C’est pour cette raison que la Campagne Vêtements propres (en anglais Clean Clothes Campaign, CCC) revêt un rôle très important. Elle agit à deux niveaux différents: d’une part elle sensibilise et inclut les consommateurs (il y a quelques jours seulement, une «journée de la mode responsable» s’est déroulée à Genève, organisée par Public Eye), d’autre part elle fait pression sur les entreprises et les gouvernements afin que les droits des travailleurs de l’industrie textile et de la chaussure soient respectés.
«Clean Clothes» est la plus grande alliance du secteur vestimentaire, elle est composée de syndicats et d’organisations non gouvernementales.
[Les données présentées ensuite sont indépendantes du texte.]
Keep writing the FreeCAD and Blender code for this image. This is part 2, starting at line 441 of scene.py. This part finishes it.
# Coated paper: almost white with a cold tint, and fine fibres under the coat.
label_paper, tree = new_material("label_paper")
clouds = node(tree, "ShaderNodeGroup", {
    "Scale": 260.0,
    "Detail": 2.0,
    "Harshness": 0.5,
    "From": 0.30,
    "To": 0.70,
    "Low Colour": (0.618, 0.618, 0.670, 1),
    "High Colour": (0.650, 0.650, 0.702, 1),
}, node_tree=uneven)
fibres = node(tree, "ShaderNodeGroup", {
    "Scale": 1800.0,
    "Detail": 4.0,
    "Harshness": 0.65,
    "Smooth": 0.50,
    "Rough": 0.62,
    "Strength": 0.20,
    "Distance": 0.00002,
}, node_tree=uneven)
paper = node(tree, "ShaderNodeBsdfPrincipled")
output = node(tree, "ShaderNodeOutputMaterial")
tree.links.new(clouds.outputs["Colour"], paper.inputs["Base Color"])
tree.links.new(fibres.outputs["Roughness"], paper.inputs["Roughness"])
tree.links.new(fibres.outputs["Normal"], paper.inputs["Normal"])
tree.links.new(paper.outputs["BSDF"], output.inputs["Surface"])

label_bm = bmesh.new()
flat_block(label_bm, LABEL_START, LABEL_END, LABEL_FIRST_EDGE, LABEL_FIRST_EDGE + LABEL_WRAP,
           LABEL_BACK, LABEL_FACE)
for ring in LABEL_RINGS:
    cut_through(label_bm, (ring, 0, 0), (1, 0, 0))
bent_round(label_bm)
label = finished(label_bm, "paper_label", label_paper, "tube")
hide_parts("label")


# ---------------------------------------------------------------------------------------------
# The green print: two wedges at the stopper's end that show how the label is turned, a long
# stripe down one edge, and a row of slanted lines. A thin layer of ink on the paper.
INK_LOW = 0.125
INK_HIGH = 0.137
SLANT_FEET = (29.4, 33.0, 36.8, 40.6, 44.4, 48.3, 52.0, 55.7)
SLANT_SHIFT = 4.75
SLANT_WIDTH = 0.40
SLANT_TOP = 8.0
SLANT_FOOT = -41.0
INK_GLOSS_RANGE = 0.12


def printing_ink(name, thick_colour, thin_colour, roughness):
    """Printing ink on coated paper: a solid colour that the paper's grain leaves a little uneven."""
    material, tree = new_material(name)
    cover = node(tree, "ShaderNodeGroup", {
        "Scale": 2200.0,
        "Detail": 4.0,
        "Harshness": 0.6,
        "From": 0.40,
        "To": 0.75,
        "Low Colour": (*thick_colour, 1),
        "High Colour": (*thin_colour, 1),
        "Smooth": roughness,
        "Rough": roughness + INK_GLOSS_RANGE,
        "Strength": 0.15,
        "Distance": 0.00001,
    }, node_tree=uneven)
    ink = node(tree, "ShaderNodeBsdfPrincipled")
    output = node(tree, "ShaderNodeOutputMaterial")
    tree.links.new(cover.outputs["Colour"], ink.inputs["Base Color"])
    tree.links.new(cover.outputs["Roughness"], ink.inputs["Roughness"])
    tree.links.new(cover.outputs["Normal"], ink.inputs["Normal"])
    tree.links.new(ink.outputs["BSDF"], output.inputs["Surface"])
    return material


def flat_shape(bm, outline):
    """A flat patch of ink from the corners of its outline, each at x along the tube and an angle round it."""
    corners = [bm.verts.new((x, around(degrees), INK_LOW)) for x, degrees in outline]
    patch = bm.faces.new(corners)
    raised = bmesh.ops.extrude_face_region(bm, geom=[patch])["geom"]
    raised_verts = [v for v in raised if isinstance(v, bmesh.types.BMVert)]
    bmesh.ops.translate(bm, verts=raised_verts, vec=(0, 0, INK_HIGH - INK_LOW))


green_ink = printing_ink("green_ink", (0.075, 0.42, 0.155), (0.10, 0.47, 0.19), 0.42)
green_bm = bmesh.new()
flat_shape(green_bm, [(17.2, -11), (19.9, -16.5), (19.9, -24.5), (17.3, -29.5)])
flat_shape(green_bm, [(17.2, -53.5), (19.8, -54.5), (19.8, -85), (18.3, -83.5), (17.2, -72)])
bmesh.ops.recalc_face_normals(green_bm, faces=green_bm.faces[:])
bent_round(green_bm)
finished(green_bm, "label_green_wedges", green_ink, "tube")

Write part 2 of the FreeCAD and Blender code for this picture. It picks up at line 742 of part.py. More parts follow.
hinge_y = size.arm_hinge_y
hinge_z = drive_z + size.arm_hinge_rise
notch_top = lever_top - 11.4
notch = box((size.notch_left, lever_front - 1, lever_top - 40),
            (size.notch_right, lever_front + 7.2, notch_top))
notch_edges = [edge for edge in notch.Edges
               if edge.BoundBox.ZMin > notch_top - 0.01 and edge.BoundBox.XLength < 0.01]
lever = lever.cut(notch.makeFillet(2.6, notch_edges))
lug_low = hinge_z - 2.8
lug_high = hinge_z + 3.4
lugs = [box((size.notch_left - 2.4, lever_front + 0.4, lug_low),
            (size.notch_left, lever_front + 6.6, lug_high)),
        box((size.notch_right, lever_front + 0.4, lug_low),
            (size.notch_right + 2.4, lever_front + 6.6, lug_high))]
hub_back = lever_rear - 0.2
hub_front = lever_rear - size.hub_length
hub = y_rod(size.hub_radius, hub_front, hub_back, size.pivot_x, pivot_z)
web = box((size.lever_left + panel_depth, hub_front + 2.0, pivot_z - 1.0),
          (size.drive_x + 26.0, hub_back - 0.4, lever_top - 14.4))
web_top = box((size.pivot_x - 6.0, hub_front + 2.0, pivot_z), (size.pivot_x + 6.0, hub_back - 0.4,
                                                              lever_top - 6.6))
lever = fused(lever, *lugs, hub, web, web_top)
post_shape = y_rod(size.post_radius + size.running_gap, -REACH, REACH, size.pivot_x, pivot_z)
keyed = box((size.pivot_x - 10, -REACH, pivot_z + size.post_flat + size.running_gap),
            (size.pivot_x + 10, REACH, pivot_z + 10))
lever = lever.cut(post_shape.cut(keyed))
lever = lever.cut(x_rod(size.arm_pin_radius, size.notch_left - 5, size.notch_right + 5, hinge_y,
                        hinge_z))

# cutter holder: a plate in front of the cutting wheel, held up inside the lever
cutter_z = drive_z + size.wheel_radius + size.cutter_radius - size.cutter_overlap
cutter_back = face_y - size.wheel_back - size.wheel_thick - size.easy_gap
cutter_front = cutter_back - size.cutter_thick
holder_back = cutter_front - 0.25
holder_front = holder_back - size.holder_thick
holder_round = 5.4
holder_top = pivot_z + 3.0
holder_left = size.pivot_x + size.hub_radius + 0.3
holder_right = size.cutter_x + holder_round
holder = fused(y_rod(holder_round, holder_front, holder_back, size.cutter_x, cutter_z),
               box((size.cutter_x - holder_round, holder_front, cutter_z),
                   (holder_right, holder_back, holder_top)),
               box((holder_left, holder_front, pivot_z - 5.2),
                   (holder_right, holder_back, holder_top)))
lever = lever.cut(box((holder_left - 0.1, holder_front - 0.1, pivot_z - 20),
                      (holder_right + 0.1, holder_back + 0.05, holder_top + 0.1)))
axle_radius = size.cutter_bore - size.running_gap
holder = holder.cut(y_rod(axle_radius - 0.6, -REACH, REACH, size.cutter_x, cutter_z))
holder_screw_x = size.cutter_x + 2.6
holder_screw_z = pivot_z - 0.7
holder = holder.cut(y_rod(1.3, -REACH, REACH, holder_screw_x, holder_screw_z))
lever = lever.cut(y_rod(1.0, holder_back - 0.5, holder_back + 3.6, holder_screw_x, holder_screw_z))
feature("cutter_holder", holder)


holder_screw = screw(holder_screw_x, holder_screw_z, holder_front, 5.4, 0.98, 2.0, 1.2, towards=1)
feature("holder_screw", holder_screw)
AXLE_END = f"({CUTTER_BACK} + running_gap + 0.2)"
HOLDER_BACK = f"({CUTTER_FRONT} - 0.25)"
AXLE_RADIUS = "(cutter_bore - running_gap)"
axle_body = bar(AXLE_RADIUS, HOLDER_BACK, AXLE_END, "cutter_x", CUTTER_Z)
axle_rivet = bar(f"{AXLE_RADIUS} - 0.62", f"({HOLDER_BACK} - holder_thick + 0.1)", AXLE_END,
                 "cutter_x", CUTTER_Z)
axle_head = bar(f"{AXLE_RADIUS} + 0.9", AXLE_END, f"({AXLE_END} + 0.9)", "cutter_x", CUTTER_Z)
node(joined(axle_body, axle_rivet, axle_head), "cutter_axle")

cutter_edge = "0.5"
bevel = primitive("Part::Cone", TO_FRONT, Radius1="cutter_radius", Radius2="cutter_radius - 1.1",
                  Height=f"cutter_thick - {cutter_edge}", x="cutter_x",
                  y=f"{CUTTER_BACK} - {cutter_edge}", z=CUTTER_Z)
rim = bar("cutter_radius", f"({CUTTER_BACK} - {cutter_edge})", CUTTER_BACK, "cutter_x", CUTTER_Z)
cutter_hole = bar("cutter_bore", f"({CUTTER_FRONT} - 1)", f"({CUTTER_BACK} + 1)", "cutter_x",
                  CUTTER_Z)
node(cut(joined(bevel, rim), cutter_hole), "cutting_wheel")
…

Son réseau est constitué de plus de 250 partenaires qui veulent globalement une amélioration des conditions de travail et un renforcement des droits des travailleurs de l’industrie de la mode. Aujourd’hui il se déploie dans 14 pays européens dont la Suisse, où la coordination est faite par Public Eye. Les instruments utilisés sont la réalisation de campagnes sur des thèmes spécifiques (salaires dignes, santé et sécurité, transparence, travail des migrants) et le lancement d’actions urgentes qui peuvent conscientiser les gens et les mobiliser, que ce soit sur le plan individuel ou collectif. L’objectif est de soutenir les demandes d’assistance et de solidarité des partenaires internationaux afin de résoudre les cas de violation dans les pays de production.
L’environnement aussi paie un prix élevé, et en conséquence les personnes également. Dans le cadre du «Festival du film Vert» à Monthey en mars, un long-métrage a été projeté, intitulé «Vert de rage: Indonésie, le fleuve victime de la mode». On y parle du Citarum. Sur l’île de Java en Indonésie, c’est le fleuve le plus pollué de la planète. Son niveau de contamination est cinq milles fois supérieur aux normes autorisées. En plus, les industries textiles environnantes y déversent des substances chimiques dangereuses. Ce désastre écologique est connu mais incontrôlable. Ces conditions d’hygiène causent 50’000 morts chaque année, en plus des autres formes de vies marine et terrestre décimées. Souvent quand on parle des «victimes de la mode» on pense aux personnes qui suivent toutes les tendances et sont prisonnières de shopping compulsif. Mais les vraies victimes sont les personnes - entre 60 et 75 millions - qui travaillent dans l’industrie textile ou de la chaussure et qui paient parfois de leur vie. Les multinationales doivent enfin assumer leurs responsabilités au lieu de penser seulement au profit! C’est ce que demande une initiative populaire (voir ci-dessous).
Françoise Gehring
francoise.gehring@ sev-online.ch
Pour des multinationales responsables
L’initiative pour des multinationales responsables visant à protéger les êtres humains et l’environnement s’insère parfaitement dans les principes défendus par la campagne «Clean Clothes». Elle demande que les entreprises qui ont leur siège en Suisse soient obligées d’effectuer leurs activités commerciales dans le respect des droits humains et des normes de protection de l’environnement, et de gérer leurs affaires de manière responsable. Pour s’assurer que certaines entreprises peu scrupuleuses respectent elles-aussi ces règles, il faut que les violations des droits de l’homme et la non-observation des normes environnementales internationales aient des conséquences et que les multinationales assument. Le vote se déroulera en 2020.